GIVEN RECORDS:
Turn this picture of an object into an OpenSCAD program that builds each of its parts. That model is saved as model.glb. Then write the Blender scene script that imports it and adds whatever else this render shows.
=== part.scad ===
---
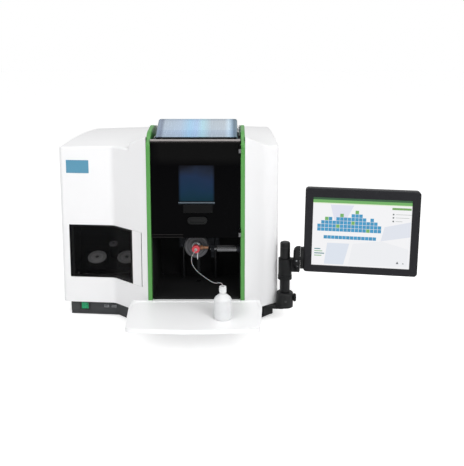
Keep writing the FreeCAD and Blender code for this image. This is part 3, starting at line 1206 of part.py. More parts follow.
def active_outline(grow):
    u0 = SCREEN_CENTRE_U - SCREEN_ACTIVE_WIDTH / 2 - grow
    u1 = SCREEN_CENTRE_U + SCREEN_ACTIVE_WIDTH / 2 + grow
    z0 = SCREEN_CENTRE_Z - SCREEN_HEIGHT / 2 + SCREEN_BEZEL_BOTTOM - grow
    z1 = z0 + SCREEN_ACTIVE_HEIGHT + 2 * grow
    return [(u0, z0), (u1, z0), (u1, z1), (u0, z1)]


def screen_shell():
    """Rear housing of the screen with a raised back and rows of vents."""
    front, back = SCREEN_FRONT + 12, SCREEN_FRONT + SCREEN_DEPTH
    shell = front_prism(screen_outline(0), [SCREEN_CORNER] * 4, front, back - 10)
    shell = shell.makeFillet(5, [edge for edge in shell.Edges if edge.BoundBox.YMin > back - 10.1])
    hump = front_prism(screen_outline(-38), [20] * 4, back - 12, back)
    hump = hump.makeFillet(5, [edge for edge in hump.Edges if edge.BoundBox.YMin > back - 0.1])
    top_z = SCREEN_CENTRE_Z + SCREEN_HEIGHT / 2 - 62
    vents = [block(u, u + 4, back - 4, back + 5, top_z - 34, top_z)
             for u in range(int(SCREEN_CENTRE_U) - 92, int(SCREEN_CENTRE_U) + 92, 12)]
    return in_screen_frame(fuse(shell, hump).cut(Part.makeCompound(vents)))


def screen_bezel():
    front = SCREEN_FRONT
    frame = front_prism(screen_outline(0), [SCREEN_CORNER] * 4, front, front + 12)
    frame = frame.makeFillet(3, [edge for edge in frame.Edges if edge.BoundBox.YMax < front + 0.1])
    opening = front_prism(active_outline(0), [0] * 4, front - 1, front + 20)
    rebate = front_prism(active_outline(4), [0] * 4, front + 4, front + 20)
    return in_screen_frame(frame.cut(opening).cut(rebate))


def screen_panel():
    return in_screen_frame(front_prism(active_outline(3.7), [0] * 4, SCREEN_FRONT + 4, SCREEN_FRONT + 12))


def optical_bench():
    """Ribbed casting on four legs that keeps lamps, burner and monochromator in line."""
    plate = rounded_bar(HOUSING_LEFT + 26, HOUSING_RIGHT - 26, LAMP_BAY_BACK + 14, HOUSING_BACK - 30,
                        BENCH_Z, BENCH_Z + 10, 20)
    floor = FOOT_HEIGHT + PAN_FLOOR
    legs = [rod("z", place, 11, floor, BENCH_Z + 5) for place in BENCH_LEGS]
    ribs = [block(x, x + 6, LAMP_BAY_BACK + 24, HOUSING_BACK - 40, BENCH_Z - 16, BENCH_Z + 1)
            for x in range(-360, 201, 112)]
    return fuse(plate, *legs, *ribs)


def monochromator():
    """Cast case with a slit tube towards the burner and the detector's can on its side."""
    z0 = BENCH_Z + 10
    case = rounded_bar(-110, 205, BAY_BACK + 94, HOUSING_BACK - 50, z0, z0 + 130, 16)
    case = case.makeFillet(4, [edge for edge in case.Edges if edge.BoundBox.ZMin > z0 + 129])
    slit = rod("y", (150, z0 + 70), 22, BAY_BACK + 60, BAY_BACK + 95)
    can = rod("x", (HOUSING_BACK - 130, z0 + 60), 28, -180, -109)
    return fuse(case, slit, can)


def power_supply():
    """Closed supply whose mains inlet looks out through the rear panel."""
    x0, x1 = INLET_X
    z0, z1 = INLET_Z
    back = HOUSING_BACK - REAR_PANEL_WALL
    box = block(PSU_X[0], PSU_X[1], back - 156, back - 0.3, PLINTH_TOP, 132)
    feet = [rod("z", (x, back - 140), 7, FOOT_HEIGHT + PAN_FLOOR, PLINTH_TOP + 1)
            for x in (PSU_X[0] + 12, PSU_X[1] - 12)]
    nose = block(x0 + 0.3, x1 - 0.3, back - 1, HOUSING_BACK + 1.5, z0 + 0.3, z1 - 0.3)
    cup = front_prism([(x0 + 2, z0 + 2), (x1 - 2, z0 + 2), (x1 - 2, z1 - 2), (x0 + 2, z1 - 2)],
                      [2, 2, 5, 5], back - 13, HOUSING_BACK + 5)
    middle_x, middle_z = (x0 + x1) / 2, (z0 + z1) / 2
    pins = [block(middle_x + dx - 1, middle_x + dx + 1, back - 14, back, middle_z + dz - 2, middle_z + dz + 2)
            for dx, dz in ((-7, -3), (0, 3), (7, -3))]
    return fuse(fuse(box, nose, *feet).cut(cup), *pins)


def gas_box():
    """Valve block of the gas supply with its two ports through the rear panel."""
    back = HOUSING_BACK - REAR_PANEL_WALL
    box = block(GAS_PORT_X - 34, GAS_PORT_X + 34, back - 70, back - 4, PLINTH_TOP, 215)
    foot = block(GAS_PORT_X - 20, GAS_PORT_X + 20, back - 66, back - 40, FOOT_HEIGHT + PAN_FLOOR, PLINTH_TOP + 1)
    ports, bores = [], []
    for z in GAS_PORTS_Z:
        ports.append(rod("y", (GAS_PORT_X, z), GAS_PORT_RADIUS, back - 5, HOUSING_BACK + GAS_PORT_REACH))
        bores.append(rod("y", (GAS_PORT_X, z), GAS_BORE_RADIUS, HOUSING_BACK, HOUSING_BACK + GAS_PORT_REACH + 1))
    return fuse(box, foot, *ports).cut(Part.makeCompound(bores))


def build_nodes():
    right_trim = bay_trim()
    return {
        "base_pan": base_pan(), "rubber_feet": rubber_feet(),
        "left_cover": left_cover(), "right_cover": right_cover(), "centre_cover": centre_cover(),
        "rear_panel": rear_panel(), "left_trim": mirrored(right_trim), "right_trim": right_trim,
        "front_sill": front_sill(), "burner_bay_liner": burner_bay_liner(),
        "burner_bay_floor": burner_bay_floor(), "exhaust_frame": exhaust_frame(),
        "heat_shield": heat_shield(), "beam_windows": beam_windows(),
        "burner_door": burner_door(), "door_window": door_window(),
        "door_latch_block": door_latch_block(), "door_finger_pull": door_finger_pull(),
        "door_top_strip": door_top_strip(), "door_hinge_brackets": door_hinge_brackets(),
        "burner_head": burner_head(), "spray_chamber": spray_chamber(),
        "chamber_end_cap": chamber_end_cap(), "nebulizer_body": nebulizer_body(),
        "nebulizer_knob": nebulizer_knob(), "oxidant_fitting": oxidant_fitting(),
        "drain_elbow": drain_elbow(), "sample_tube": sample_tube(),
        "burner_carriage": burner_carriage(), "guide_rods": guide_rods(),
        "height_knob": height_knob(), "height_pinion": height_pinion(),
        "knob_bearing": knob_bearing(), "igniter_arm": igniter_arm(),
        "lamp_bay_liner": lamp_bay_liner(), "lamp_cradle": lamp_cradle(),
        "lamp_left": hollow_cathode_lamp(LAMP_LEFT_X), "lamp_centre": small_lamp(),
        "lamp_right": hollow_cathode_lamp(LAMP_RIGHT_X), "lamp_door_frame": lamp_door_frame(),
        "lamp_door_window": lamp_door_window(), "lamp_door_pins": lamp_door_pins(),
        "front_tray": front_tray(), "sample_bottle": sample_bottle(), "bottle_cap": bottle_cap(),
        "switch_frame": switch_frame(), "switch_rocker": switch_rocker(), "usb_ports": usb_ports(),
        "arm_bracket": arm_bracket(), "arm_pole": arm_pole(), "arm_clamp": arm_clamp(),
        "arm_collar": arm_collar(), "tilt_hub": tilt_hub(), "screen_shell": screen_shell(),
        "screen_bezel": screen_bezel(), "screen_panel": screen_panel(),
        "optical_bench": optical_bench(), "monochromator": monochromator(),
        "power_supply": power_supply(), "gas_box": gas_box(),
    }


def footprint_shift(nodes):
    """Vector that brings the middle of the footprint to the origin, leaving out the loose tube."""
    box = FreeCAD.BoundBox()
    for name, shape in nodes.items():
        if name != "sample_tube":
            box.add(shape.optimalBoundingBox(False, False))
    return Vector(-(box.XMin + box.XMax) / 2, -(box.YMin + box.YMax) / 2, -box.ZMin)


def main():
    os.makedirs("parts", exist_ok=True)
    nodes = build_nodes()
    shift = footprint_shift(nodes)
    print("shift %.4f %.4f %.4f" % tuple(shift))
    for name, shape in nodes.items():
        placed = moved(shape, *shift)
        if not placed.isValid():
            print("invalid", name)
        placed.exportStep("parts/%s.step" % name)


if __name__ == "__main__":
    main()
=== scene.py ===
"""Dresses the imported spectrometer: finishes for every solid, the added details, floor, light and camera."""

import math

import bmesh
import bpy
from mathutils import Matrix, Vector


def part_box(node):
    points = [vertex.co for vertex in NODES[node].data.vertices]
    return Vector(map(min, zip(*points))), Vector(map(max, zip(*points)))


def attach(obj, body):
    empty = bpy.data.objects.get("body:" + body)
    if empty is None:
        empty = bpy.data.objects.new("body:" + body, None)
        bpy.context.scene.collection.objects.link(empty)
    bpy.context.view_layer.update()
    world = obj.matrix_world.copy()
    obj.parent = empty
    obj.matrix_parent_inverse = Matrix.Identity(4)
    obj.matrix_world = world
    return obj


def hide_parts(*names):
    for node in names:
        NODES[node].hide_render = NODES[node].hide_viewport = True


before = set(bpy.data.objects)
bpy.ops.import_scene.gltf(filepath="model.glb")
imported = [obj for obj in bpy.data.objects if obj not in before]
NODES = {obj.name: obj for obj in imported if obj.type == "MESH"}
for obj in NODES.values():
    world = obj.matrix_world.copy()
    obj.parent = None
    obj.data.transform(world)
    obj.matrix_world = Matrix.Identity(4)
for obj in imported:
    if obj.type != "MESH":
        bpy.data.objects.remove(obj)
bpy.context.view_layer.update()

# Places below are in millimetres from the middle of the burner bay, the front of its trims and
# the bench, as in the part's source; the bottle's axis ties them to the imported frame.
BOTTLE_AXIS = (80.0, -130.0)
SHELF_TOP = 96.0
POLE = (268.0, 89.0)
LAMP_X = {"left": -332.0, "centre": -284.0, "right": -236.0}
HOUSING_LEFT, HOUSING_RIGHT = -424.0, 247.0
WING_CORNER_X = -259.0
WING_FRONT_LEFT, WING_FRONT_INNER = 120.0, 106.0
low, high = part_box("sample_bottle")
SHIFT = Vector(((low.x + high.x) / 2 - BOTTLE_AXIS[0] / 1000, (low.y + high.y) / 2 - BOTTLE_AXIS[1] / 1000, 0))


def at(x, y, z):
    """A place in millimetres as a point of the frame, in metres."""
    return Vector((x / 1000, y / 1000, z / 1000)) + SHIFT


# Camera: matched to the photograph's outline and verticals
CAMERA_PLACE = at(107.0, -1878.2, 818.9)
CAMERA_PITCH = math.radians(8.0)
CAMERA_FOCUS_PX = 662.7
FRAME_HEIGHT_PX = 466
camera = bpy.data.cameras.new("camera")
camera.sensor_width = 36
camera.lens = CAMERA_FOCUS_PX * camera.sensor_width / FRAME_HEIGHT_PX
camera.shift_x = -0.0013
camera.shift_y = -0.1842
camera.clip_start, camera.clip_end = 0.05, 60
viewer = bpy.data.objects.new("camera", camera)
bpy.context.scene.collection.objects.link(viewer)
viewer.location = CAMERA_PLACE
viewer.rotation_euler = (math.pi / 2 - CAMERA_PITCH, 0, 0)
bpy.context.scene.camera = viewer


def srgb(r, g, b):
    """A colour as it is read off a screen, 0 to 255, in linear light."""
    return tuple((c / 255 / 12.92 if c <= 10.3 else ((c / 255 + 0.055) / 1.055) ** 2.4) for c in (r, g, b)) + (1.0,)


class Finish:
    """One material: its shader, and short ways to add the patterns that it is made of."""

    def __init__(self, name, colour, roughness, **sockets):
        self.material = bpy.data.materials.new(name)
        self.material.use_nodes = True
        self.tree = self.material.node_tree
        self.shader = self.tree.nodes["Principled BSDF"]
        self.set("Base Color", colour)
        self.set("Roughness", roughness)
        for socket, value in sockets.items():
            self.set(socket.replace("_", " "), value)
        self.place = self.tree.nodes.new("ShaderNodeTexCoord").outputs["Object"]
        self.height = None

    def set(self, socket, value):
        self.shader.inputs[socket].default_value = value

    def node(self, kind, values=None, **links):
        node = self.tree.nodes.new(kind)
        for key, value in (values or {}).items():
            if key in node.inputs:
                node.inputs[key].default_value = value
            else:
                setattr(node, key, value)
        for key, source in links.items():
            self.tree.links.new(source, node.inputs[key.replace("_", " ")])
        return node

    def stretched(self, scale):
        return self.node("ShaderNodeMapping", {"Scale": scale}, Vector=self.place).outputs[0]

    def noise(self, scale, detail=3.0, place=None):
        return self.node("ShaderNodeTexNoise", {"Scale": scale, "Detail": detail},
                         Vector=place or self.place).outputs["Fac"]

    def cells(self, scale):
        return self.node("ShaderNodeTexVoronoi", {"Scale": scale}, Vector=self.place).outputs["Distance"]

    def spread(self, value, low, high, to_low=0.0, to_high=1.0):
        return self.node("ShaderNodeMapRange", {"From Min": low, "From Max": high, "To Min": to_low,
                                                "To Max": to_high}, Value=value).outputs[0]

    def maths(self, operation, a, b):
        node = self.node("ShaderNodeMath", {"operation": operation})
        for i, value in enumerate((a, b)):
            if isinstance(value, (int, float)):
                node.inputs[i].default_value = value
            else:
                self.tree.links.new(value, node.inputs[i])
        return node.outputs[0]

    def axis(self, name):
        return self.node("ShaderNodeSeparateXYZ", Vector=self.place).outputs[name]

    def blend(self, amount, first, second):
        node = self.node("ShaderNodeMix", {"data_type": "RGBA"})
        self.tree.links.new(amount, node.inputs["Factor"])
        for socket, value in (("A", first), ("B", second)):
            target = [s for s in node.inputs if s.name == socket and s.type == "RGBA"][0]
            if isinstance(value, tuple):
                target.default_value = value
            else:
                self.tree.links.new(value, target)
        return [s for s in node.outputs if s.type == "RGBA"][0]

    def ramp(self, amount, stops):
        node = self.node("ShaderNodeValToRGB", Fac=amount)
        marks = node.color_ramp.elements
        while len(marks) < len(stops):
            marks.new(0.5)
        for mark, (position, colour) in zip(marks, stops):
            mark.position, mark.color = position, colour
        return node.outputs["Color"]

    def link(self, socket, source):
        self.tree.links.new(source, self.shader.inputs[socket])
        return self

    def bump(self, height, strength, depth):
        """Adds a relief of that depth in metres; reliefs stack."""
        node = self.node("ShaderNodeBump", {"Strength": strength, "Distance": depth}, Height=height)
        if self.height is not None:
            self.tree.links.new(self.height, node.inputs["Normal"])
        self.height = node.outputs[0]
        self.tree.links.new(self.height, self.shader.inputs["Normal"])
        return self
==
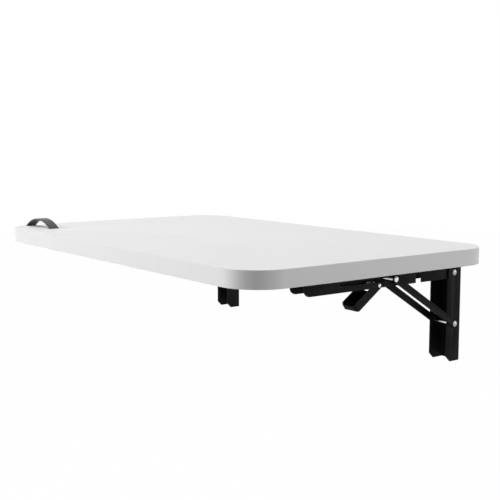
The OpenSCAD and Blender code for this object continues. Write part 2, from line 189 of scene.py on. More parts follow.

TASK GOAL: Show every line where the string "follow" appears.

FULL ANSWER:
Keep writing the FreeCAD and Blender code for this image. This is part 3, starting at line 1206 of part.py. More parts follow.
The OpenSCAD and Blender code for this object continues. Write part 2, from line 189 of scene.py on. More parts follow.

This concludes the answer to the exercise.